A block of data
***

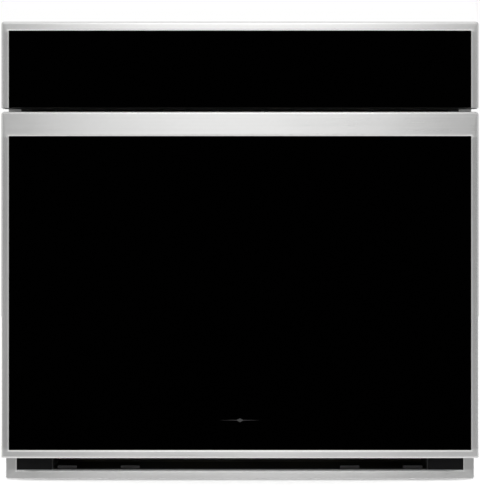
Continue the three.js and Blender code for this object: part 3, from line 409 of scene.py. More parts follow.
def black_paint():
    """Satin black powder paint."""
    values = {"Roughness": 0.42}
    material, tree, shader = new_material("black_powder_paint", values, (0.012, 0.012, 0.013))
    grain = noise(tree, object_place(tree), 1500.0, 2.0, 0.6)
    dust = effect(tree, DUST, {"Amount": 0.12})
    paint = blend_colours(tree, grain, (0.017, 0.017, 0.018), (0.034, 0.034, 0.035))
    link(tree, blend_colours(tree, dust["Mask"], paint, (0.09, 0.085, 0.08)), shader["Base Color"])
    link(tree, remap(tree, grain, 0.3, 0.7, 0.34, 0.5), shader["Roughness"])
    raise_surface(tree, shader, grain, 0.25, 0.0002)
    return material


def black_sheet_and_painted_shade():
    """Flat black heat paint for the sheet between the panes; on the plates seen down in the vents its
    near-black colour and low specular are painted shade.
    """
    # the very low specular and the near-black colour are painted shade where this closes the vent slot
    values = {"Roughness": 0.9, "Specular IOR Level": 0.06}
    material, tree, shader = new_material("black_paint_and_painted_shade", values, (0.007, 0.007, 0.007))
    grain = noise(tree, object_place(tree), 900.0, 2.0)
    paint = blend_colours(tree, grain, (0.004, 0.004, 0.004), (0.01, 0.01, 0.0105))
    link(tree, paint, shader["Base Color"])
    raise_surface(tree, shader, grain, 0.15, 0.1 * MM)
    return material


def black_plastic():
    """Fine-textured moulded plastic."""
    material, tree, shader = new_material("moulded_black", {"Roughness": 0.5}, (0.018, 0.018, 0.019))
    grain = noise(tree, object_place(tree), 2200.0, 3.0, 0.6)
    rub = effect(tree, EDGE_RUB, {"Amount": 0.3})
    body = blend_colours(tree, grain, (0.014, 0.014, 0.015), (0.023, 0.023, 0.024))
    link(tree, blend_colours(tree, rub["Mask"], body, (0.06, 0.06, 0.062)), shader["Base Color"])
    link(tree, remap(tree, grain, 0.3, 0.7, 0.42, 0.58), shader["Roughness"])
    raise_surface(tree, shader, grain, 0.3, 0.00015)
    return material


def chrome_wire():
    """Bright plated wire, a little warm where it has been hot."""
    material, tree, shader = new_material("plated_wire", {"Metallic": 1.0}, (0.76, 0.755, 0.74))
    patches = effect(tree, SMUDGES, {"Scale": 22.0, "Low": 0.0, "High": 1.0})
    tone = blend_colours(tree, patches["Value"], (0.77, 0.765, 0.75), (0.66, 0.63, 0.57))
    link(tree, tone, shader["Base Color"])
    link(tree, remap(tree, patches["Value"], 0.0, 1.0, 0.14, 0.26), shader["Roughness"])
    raise_surface(tree, shader, patches["Value"], 0.04, 0.0003)
    return material


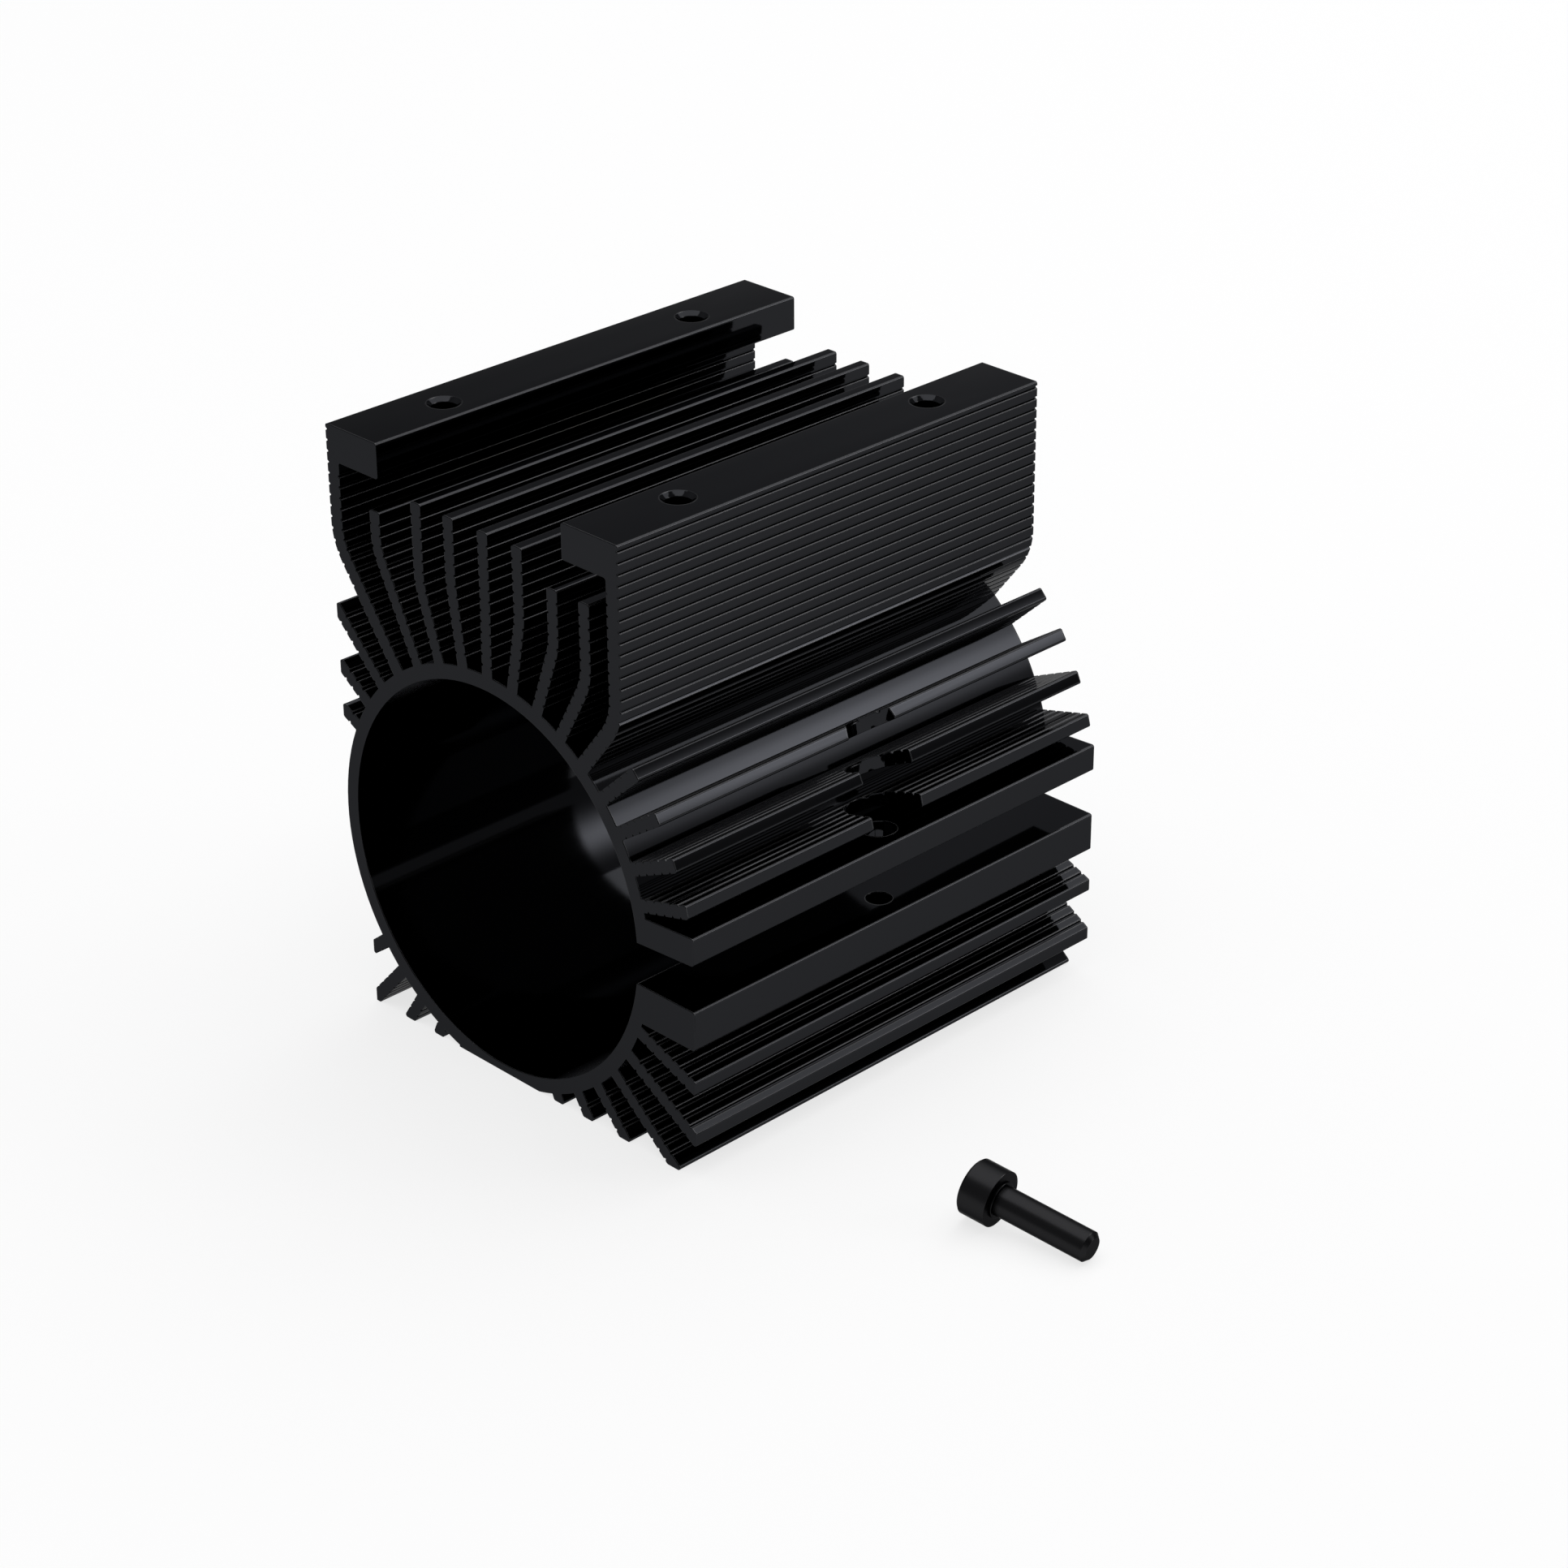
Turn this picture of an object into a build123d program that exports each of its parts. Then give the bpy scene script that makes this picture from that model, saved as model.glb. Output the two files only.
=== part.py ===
"""Clamp-on motor heat sink with a fan seat, and the cap screw of its clamp.

The sink is one aluminium extrusion: a split ring that grips the motor's can, radial fins
with serrated sides, two walls with rails that carry a fan, and two clamp flanges. The
section lies in the XZ plane and runs along Y. The origin is on the bore's axis, half way
along the sink. Angles of fins are clockwise from +Z, seen from the front. Millimetres.
"""

from build123d import *
import math
import os

os.makedirs("parts", exist_ok=True)

# Ring and length
sink_length = 54.0
bore_diameter = 40.0
ring_wall = 1.5

# Fins, evenly spaced round the ring
fin_places = 39
first_fin_angle = 1.2
fin_thickness = 1.35
bend_radius = 6.0
tip_rounding = 0.25
foot_depth = 0.9

# Serration of the fins' sides: flat-topped teeth with steep notches between them
tooth_pitch = 1.1
notch_depth = 0.2
notch_width = 0.34
notch_floor = 0.08
tip_land = 1.3
side_tip_land = 0.95
root_land = 0.6

# Outer limits of the section, from the bore's axis
left_face = 21.3
lower_left_face = 18.85
right_face = 27.35
bottom_face = 20.8
bottom_flat_left = 6.2
side_tip_radius = 27.55

# Fan seat: a 40 mm fan on two rails
fan_size = 40.0
fan_screw_spacing = 32.0
fan_top = 40.2
rail_width = 7.3
rail_thickness = 3.55
rail_root_rounding = 0.3
wall_thickness = 1.6
tap_diameter = 2.5
tap_mouth_diameter = 3.35
tap_run_out = 1.0
tall_fin_top = 35.95
short_fin_top = 33.3

# Clamp: a slit between a tilted upper flange and a level lower one
slit_upper_height = 1.42
slit_lower_height = -2.95
upper_flange_tilt = 3.5
upper_flange_thickness = 2.8
lower_flange_thickness = 4.0
clamp_screw_x = 24.3
clearance_hole_diameter = 3.3
access_slot_width = 6.5
access_slot_top = 19.0

# Clamp screw: M3 x 10 socket head cap screw
screw_diameter = 3.0
screw_length = 10.0
screw_head_diameter = 5.5
screw_head_height = 3.0
screw_head_edge = 0.2
screw_tip_chamfer = 0.4
screw_collar_diameter = 3.6
screw_collar_height = 0.2
socket_width = 2.5
socket_depth = 1.3
screw_rest_x = 51.9
screw_rest_y = -12.7
screw_rest_turn = 8.4

# Sizes that follow
bore_radius = bore_diameter / 2
ring_radius = bore_radius + ring_wall
fin_pitch_angle = 360 / fin_places
fan_right = fan_size - left_face
fan_centre_x = fan_right - fan_size / 2
rail_bottom = fan_top - rail_thickness
tilt_slope = math.tan(math.radians(upper_flange_tilt))
slit_tip_height = slit_upper_height + tilt_slope * (right_face - bore_radius)
flange_rise = upper_flange_thickness / math.cos(math.radians(upper_flange_tilt))


def fin_angle(place):
    """Angle of the fin at a place counted clockwise from the one nearest the top."""
    return first_fin_angle + place * fin_pitch_angle


def straight_path(angle):
    """Gives the point at a distance along a radial fin and an offset across it."""
    turn = math.radians(angle)

    def point(along, across):
        x = along * math.sin(turn) + across * math.cos(turn)
        z = along * math.cos(turn) - across * math.sin(turn)
        return x, z

    return point


def bent_path(angle, turn_height):
    """The same for a fin that leaves the ring radially and turns upright at turn_height."""
    turn = math.radians(angle)
    side = math.copysign(1, turn)
    upright_x = turn_height * math.tan(turn)
    tangent = bend_radius * math.tan(abs(turn) / 2)
    bend_start = turn_height / math.cos(turn) - tangent
    bend_length = bend_radius * abs(turn)
    bend_end_z = turn_height + tangent
    radial = straight_path(angle)

    def point(along, across):
        past = along - bend_start
        if past <= 0:
            return radial(along, across)
        if past >= bend_length:
            return upright_x + across, bend_end_z + past - bend_length
        left = (bend_length - past) / bend_radius
        reach = bend_radius + side * across
        centre_x = upright_x - side * bend_radius
        return centre_x + side * reach * math.cos(left), bend_end_z - reach * math.sin(left)

    def length_to(height):
        return bend_start + bend_length + height - bend_end_z

    return point, length_to


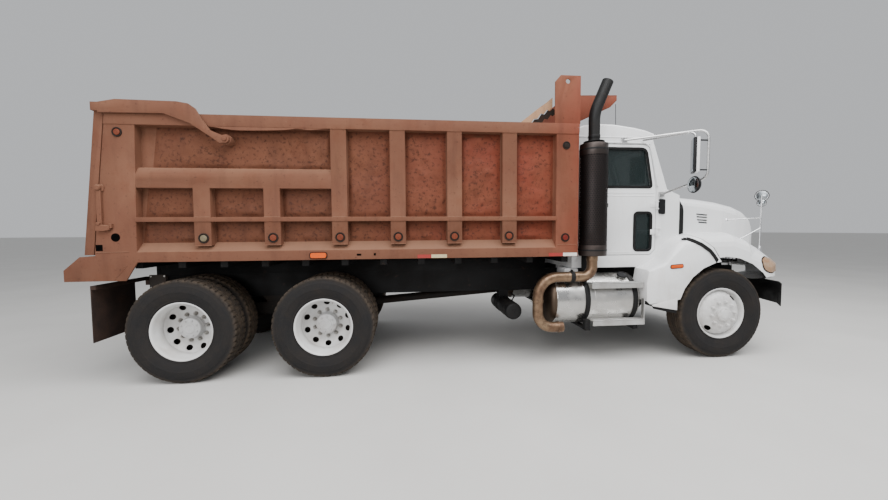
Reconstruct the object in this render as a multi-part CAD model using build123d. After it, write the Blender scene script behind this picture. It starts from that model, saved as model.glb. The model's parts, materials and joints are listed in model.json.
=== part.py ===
from build123d import *
import os
from math import cos, pi, radians, sin

# A three-axle dump truck with a conventional sloped-hood cab and a steel side-ribbed dump body.
# Millimetres. +X is forward, +Y is the truck's left side, +Z is up.
# The origin is on the ground, below the middle of the truck's length and width.

# Running gear
WHEELBASE = 5207          # front axle to the middle of the tandem
TANDEM = 1372             # between the two drive axles
TYRE_R = 523
TYRE_W = 280
RIM_R = 298.5             # rim flange
BEAD_R = 286              # where the tyre sits on the rim
RIM_W = 230               # over the flanges
DUAL_SPACING = 335        # between the middles of twin tyres
REAR_TRACK_OUT = 1220     # outer face of the outer rear tyre, from the middle
FRONT_TYRE_OUT = 1168     # outer face of the front tyre, from the middle
WHEEL_FLATS = 24          # flats round each wheel and tyre
RUNNING = 0.05            # radial clearance of a shaft in its bore
SPINDLE_R = 45

# Frame
RAIL_OUT = 432            # outer face of the rails, from the middle
RAIL_H = 270
RAIL_FLANGE = 90
RAIL_T = 10
FRAME_TOP = 1010
FRONT_OVERHANG = 957      # front axle to the bumper's face

# Cab and hood
CAB_BACK = 1733           # front axle to the cab's back wall
CAB_HALF_W = 930
CAB_FLOOR = 1065
CAB_LENGTH = 1340         # back wall to the cowl's front
CAB_WALL = 45
BELT_Z = 1985             # foot of the windows
GUTTER_Z = 2570
ROOF_Z = 2735
DOOR_REAR = 322           # back wall to the door's rear edge
DOOR_W = 712
DOOR_FOOT = 1212
DOOR_TOP = 2505
DOOR_T = 42
DOOR_GAP = 6
HOOD_GAP = 70             # rubber-sealed gap between cowl and hood

# Dump body
CAB_GAP = 70              # cab's back wall to the body's front wall
BED_LENGTH = 4811         # front wall to the foot of the rear posts
TAIL_LENGTH = 283         # rear posts' foot to the spreader apron's tip
BED_HALF_W = 1220
BED_INNER = 1120          # inside of the side sheets, from the middle
SHEET = 8
SIDE_FOOT = 1225
SIDE_TOP = 2645
LOWER_RAIL_H = 97
LOWER_RAIL_SLOPE = 88
TOP_RAIL_H = 110
RIB_W = 155
RIB_PITCH = 588
FRONT_POST_W = 250
REAR_POST_FOOT_W = 369
REAR_POST_TOP_W = 260
REAR_LEAN = 147           # how far the rear posts lean forward from foot to top
FLOOR_Z = 1283
LONG_SILL_H = 145
LONG_SILL_W = 90
CROSS_SILL_PITCH = 400
GATE_T = 80
GATE_GAP = 12
SEAT = 0.3                # what rests on another piece stands this far off it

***

Aim of the exercise => Gather each line from the listing above that holds "scene".

Answer in full =>
Continue the three.js and Blender code for this object: part 3, from line 409 of scene.py. More parts follow.
Turn this picture of an object into a build123d program that exports each of its parts. Then give the bpy scene script that makes this picture from that model, saved as model.glb. Output the two files only.
Reconstruct the object in this render as a multi-part CAD model using build123d. After it, write the Blender scene script behind this picture. It starts from that model, saved as model.glb. The model's parts, materials and joints are listed in model.json.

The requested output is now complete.